How I organise my own library:

I am not the kind of person who needs to have everything perfectly organised – just organised enough to be able to find things fairly quickly without having to refer to a catalogue or index, and my system reflects that. This is a system I arrived at after several moves which I used as opportunities to try out different arrangements, since I had to take the books down from the shelves anyway.

Books I am reading are strewn all over the house, several in each room. Those I think I have been reading for too long and want to finish soon reside on top of the back of the living-room sofa. Another pile sits on one of the kitchen chairs, well out of splattering range of the stove but within an arm’s reach of the table.

Cookbooks and food reference books belong in the kitchen. Food history, food travel books, essay and article collections and foodie memoirs, however, go with the rest of the history, travel and biography books until I find a decent closed bookshelf for the kitchen. I don’t mind food stains in my cookbooks – it gives them character - but my non-recipe foodie books I want in pristine condition.

TBR books go in the home office, and so do the dictionaries and reference books, except the literary references which are shelved with the literature they refer to. TBR books are organised thus: all the mysteries and thrillers together by author (not alphabetical), all the romances together, and then the rest of them by colour. I act as a library for my mother, so all the books she has not yet read go on a special shelf. Everything is double stacked except the last category, but that is only because I’m keeping them in a CD case and it only takes one row of books. I would like to get shelves I can triple stack. I currently own more unread novels than read ones, but am working hard to change that.

Read books go in the bedroom. General fiction and genres I don’t have much of go together. Literature has a couple of double stacked shelves and blends into mythology, fairy tales and sagas which then blend into fantasy and science fiction. Gerald Durrell and James Herriot have a shelf to themselves, and my Terry Pratchett hardcovers have two. Mysteries go by themselves and also romances, and so do travelogues (along with a few outdated guidebooks I keep as mementos of my journeys) and audio books. Large format books in all genres except sewing, crafts and quilting go on the bottom shelves, and so do all the gardening books. Non-fiction has a book case to itself, with everything arranged in very broad categories, except quilting, sewing and craft books which have one whole shelf to themselves.

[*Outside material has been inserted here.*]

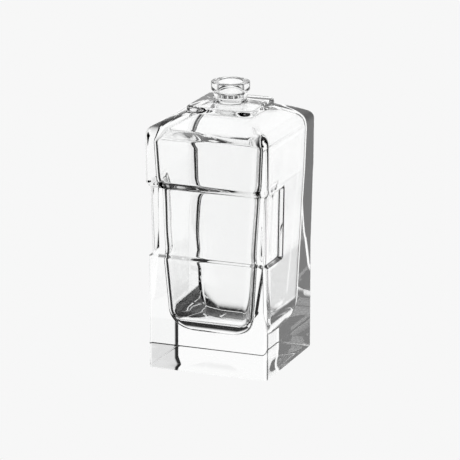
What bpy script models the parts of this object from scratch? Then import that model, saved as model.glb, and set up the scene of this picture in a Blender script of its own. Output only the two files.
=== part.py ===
"""Square aftershave bottle in thick clear glass, with an open crimp neck.

The bottle is one moulded piece of glass, so the model is one object. Its wall is a single closed
skin: a stack of level rings that starts at the middle of the underside, climbs the outside to the
lip, turns over it and goes down the bore and the cavity to the middle of the inside floor.

Frame: +Z up, origin at the middle of the face that the bottle stands on, front face towards -Y.
All lengths are metres.
"""
import math

import bmesh
import bpy

MM = 0.001

# Body: height and half width of the upright outer wall, from the base up
OUTER_WALL = (
    (0.5 * MM, 24.45 * MM),
    (44.2 * MM, 24.40 * MM),
    (74.0 * MM, 24.95 * MM),
    (92.1 * MM, 25.05 * MM),
)
BASE_EDGE = 0.5 * MM              # rounding of the bottom edge
LOWER_CORNER = 1.6 * MM           # vertical edge radius of the lower block
UPPER_CORNER = 1.1 * MM           # vertical edge radius of the upper block

# Belt: a band sunk into the front and into the front part of both sides
BELT_BOTTOM = 44.2 * MM
BELT_TOP = 74.0 * MM
BELT_DEPTH = 1.2 * MM
LOWER_STEP = 1.2 * MM             # height of the slope out of the lower block
UPPER_STEP = 2.8 * MM             # height of the round ledge under the upper block
WRAP_FULL = -10.0 * MM            # the belt has its full depth in front of this Y
WRAP_END = -7.8 * MM              # and has run out behind this one

# Shoulder and collar plate
SHOULDER_ROLL = 3.8 * MM          # rounding between the wall and the shoulder
SHOULDER_TURN = 61.0              # degrees that the rounding turns through
SHOULDER_FOOT = 18.0 * MM         # half width where the shoulder starts to level out
SHOULDER_FOOT_HEIGHT = 98.0 * MM
COLLAR_HALF = 13.6 * MM
COLLAR_CORNER = 3.4 * MM
COLLAR_BOTTOM = 99.4 * MM
COLLAR_TOP = 101.9 * MM
COLLAR_EDGE = 0.9 * MM

# Crimp neck for a 15 mm fitting
NECK_RADIUS = 6.25 * MM
NECK_FILLET = 1.2 * MM            # hollow rounding between the collar and the neck
RING_RADIUS = 6.5 * MM             # low band round the neck under the lip
RING_BOTTOM = 104.1 * MM
RING_TOP = 105.8 * MM
LIP_RADIUS = 7.45 * MM
LIP_BOTTOM = 106.5 * MM
LIP_TOP = 109.9 * MM
LIP_EDGE = 0.4 * MM
BORE_RADIUS = 4.65 * MM
BORE_EDGE = 0.7 * MM
BORE_BOTTOM = 101.3 * MM

# Underside: a flat bearing face around a shallow hollow
PUNT_HALF = 19.0 * MM
PUNT_CORNER = 5.0 * MM
PUNT_DEPTH = 1.5 * MM

# Cavity: height and half width of the upright inner wall, from the top down
INNER_WALL = (
    (89.0 * MM, 22.1 * MM),
    (74.0 * MM, 21.3 * MM),
    (60.0 * MM, 20.2 * MM),
    (44.2 * MM, 19.2 * MM),
    (24.0 * MM, 17.6 * MM),
)
INNER_CORNER = 4.0 * MM           # vertical edge radius of the cavity
INNER_DELAY = 2.4 * MM            # the inner wall follows the belt's ledges more softly
INNER_SHARE = 0.6                 # share of the belt's depth that shows inside
CAVITY_SHIFT = (-0.4 * MM, -1.4 * MM)   # the cavity sits a little off the middle
SHELF_DEPTH = 3.4 * MM            # the front wall is thicker behind the belt's upper end
SHELF_HEIGHT = 3.6 * MM
SHELF_TOP = BELT_TOP + 0.1 * MM
SHELF_REACH = 20.0 * MM           # height over which it thins out again, downwards
SHELF_RIGHT = 0.3                 # share of its depth at the right-hand end
INNER_ROLL = 5.0 * MM             # rounding under the shoulder
INNER_FOOT = 8.0 * MM             # half width where the cavity turns into the bore
INNER_FOOT_HEIGHT = 100.2 * MM
FLOOR_HEIGHT = 13.8 * MM
FLOOR_HALF = 7.5 * MM             # half width of the level part of the floor

# Fineness of the rings
CORNER_STEPS = 8                  # faces round each corner of a ring
ARC_STEPS = 4                     # rings round each edge of the profile
LEDGE_STEPS = 5                   # rings over each ledge of the belt

GLASS_COLOUR = (0.95, 0.96, 0.96, 1.0)
GLASS_ROUGHNESS = 0.02
GLASS_IOR = 1.52


def lerp(start, end, part):
    return start + (end - start) * part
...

Most of my old children’s books and a few chosen school books are in boxes in the basement, as I can’t fit them into the apartment without resorting to having specially fitted bookcases made (a distant dream for when I have enough money to spend on such luxuries).

Dear reader: How do you organise your library? Are you a Dewey or Library of Congress organiser, or do you have a more eclectic system? Do you organise by colour? By size? By periods in your life? By price?
Tell me - I would like to know.

P.S.
Here’s someone else who has been giving the matter some thought: : Sarah Crown asks readers to share their shelf help tips.

Comments

Helen said…
My system is very simple at the moment, maybe because I do not have That many books, ... by size! :) works for me right now.

Helen
Bibliophile said…
The size system is good even when you have a big collection, simply because the same kinds of books tend to be published in similar sizes, e.g. art books. It's also a good way to use all available space to the fullest and it's aesthetically pleasing.